Al Jaffee’s Mad Life by Mary-Lou Weisman (!t Books; $27.99] is the
incredible biography of one of our greatest cartoonists...and it’s
copiously illustrated by the artist himself.  Unlike most books of
this nature, this one spends more time on its subject’s life before
he started creating comics than on his career in comics.  The right
choice, given the “mad” life that resulted in the comic genius that
is Al Jaffee.

Jaffee’s story is often so strange as to make a reader loudly gasp
in amazement.  Born in America, he was uprooted at age six by his
arguably insane mother, separated from his father, and taken with
his three brothers to Lithuania.  It was as if he was transported
back in time a century and to a land filled with peril for himself
and other Jews.  His life in America, then Lithuania, then America
again, then Lithuania again, and then back to the America where his
inventiveness and talent would make him a comics legend is equally
fascinating and heartbreaking.  The chapters on his comics career
are equally riveting.

Like Classics Illustrated: A Culture History, Al Jaffee’s Mad Life
is essential comics history.  And, also like that book, I’ve added
it to my Amazon Wish List.  Which is not so much a wish list as a
reminder of books I want for my personal library.

ISBN: 978-0-06-186448-3


I was disappointed in Locke & Key, Volume 2: Head Games by Joe Hill
and Gabriel Rodriguez [IDW; $19.99].  The three Locke kids continue
to deal with the horrors they know while other horrors loom large.
The first volume was much tighter.  This one read as if Hill were
just throwing elements into the fire to see if they would explode.
The writing and art are still good enough that I’ve requested the
next volume from my library.  I hope that one restores my interest
in the series.


It takes a while for popular movies to show up in my library holds,
but they do show up eventually.  I watched Friends With Benefits in
Blu-ray after a particularly challenging day.  It was a great way
to relieve stress, albeit not in the energetic manner of its stars,
Justin Timberlake and Mila Kunis.

You probably know the plot from the commercials that ran during the
movie’s theatrical release.  Jamie (Kunis) and Dylan (Timberlake),
recovering from a series of bad romances, are the best of friends.
She is a New York City executive recruiter who recruited him from
a small Los Angeles Internet company to be the new art director for
GQ.  They decide to engage in a sexual relationship sans the usual
boyfriend/girlfriend stuff.  That they each have issues that have
torpedoed their romantic relationships in the past doesn’t seem to
be a problem with this new arrangement.  You don’t need to be any
kind of psychic to see where this will lead.

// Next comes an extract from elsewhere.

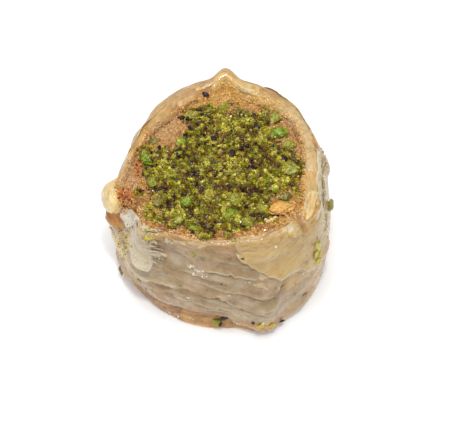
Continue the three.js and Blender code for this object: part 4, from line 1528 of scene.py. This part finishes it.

However, predictable as the outcome is from the start, the acting
and writing absolutely sell this movie.  Kunis and Timberlake are
believable and funny.  The dialogue is sharp and often very funny.
Supporting actors Woody Harrison, Richard Jenkins, and Jenna Elfman
are superb.  The movie runs 109 minutes, but it’s so good it never
seems to run that long. It’s definitely worth renting and probably
buying.  My wife and daughter watched it twice.


I’m reading The Best American Comics 2011 [Houghton Mifflin; $25]
as I wrap up today’s blog.  This is my yearly test of endurance as
I find each year’s volume to be increasingly cliquish.  The editors
and guest editors are hopelessly biased towards obscure alternative
comics and seemingly unmindful of the lack of craft exhibited in so
many of the works they select.  I’m 58 pages into the book and only
two of those pages have risen to the level of “best” of anything.
I would love to see a publisher and editors with a less incestuous
vision launch a yearly series in direct competition to this annual
comics colonoscopy.

Tomorrow’s my 60th birthday, but I’ll still be back with more stuff
to amuse, enrage, and inform you.  It’s how I roll.     

© 2011 Tony Isabella


  1. As a sexy librarian, I approve. :)

  2. Thanks for the kind words about my book, "Classics Illustrated: A Cultural History, Second Edition" (McFarland, 2011). I greatly appreciate your taking the time to read it and comment on it.

  3. FYI, the Best American Comics series doesn't have access to everything that deserves to be included. DC refused to allow Paul Pope's Batman: Year 100 to be excerpted a few years ago.

    (I've only read the 2008 edition, which I loved because it introduced me to Matt Groening's brilliant strips about his kids.)